ARTE: l’arte concettuale crea problemi al legislatore

Il nuovo modo di fare arte, le nuove modalità di espressione artistiche, creano non pochi problemi nel dover definire legalmente dove comincia la nozione legale di “opera d’arte” e come gestirne l’autenticità.

La «concettualità» si conferma come lo snodo decisivo.
E’ Joseph Kosuth verso la metà degli anni Sessanta che per primo definisce l’arte concettuale nel contesto dell’arte contemporanea per dare un nome a un’arte fondata sull’idea, sulla parola o sul pensiero seguito per realizzare tale opera e non più su di un ambiguo lato estetico, sulla qualità fisica dell’opera stessa e la sua capacità di suscitare emozioni.
E’ quando il valore dell’opera si pone, per esempio, al livello fiscale e doganale dove non esistono mezze misure, che sorgono i primi problemi. Un’opera di Dan Flavin fu definita “luce al neon da parete” e uno straordinario video di Bill Viola un “proiettore” modificato dall’artista” quando dovettero passare in dogana americana per essere esposti in una galleria londinese e non fu applicata la riduzione dell’IVA al 5% per l’opera d’arte e l’esenzione d’imposta doganale.
Se poi un’opera esiste essenzialmente tramite un’idea e risulta “smaterializzata” e il suo valore si basa solo su di un certificato o su un contratto stipulato per legittimarla, potrebbe sfuggire a qualsiasi imposizione e creare complessi problemi (con pagamenti in contanti).

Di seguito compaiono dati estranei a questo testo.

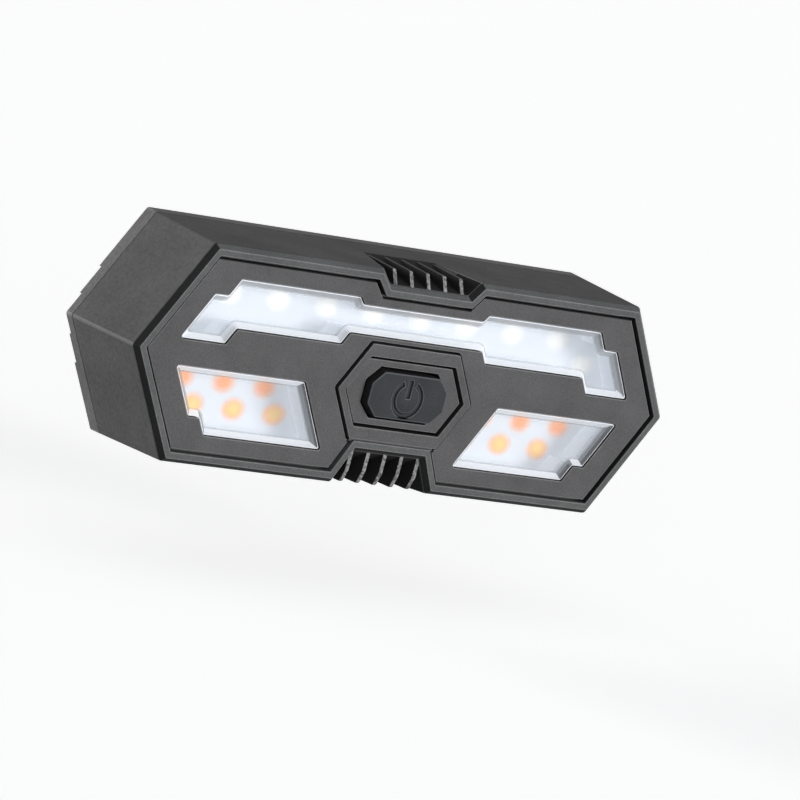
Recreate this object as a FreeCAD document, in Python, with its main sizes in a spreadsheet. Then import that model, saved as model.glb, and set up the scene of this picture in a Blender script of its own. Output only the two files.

La normativa in vigore «si ferma all’opera d’arte come “oggetto fisico”, senza recepire lo status di molte opere concettuali». E’ quando le gallerie si occupano di fare da mediatrici per l’acquisto da parte di un museo o di collezionisti di una transazione “orale”, di un’idea concettuale o di una prestazione memoriale, che l’opera deve “concretizzarsi” in regolari documenti e perciò essere definita legalmente per conservare ufficialmente un attestato d’acquisto e accertarne il valore ufficiale. Le gallerie si devono poi tutelare per poter sostenere le spese spesso affrontate per la realizzazione di alcune opere.
Per rimanere nel campo della legalità, un altro problema fu sollevato durante un convegno dal titolo: “Arte contemporanea e copyright. Copyright or right to copy?” cioè fu analizzato il concetto di plagio o di falso. Infatti, da quando il “ready made” è entrato a far parte del mondo dell’arte e il suo valore sarebbe stato determinato da una firma e dall’unicità, son entrati pure i concetti di “appropriazione”, di “duplicato” e di “opere sosia”; se poi viene esteso il problema al mondo delle idee ancora una volta si ripropone l’eterno problema: “Ma che cosa s’intende per «opera d’arte» e per «opera originale» e quando scattano le leggi che la tutelano?” Come determinare l’unicità di un’idea che poi potrà essere realizzata da qualcun altro.

L’artista Sol LeWitt, che delegava sempre la realizzazione delle sue opere, aveva per errore rilasciato due certificati di autenticità di una stessa opera, «Standing structure white», pensata come unica. Dovette accettare il doppio certificato d’autenticità che «conferisce un certo valore venale a un bene dall’apparenza comune» (com’è, spesso, l’opera d’arte concettuale), considerando che «in materia di arte concettuale è raro che le opere siano realizzate direttamente dall’artista».
Il problema non è risolto e spesso sfugge ancora, al legislatore, l’evanescente concetto delle idee nel mondo dell’arte contemporanea.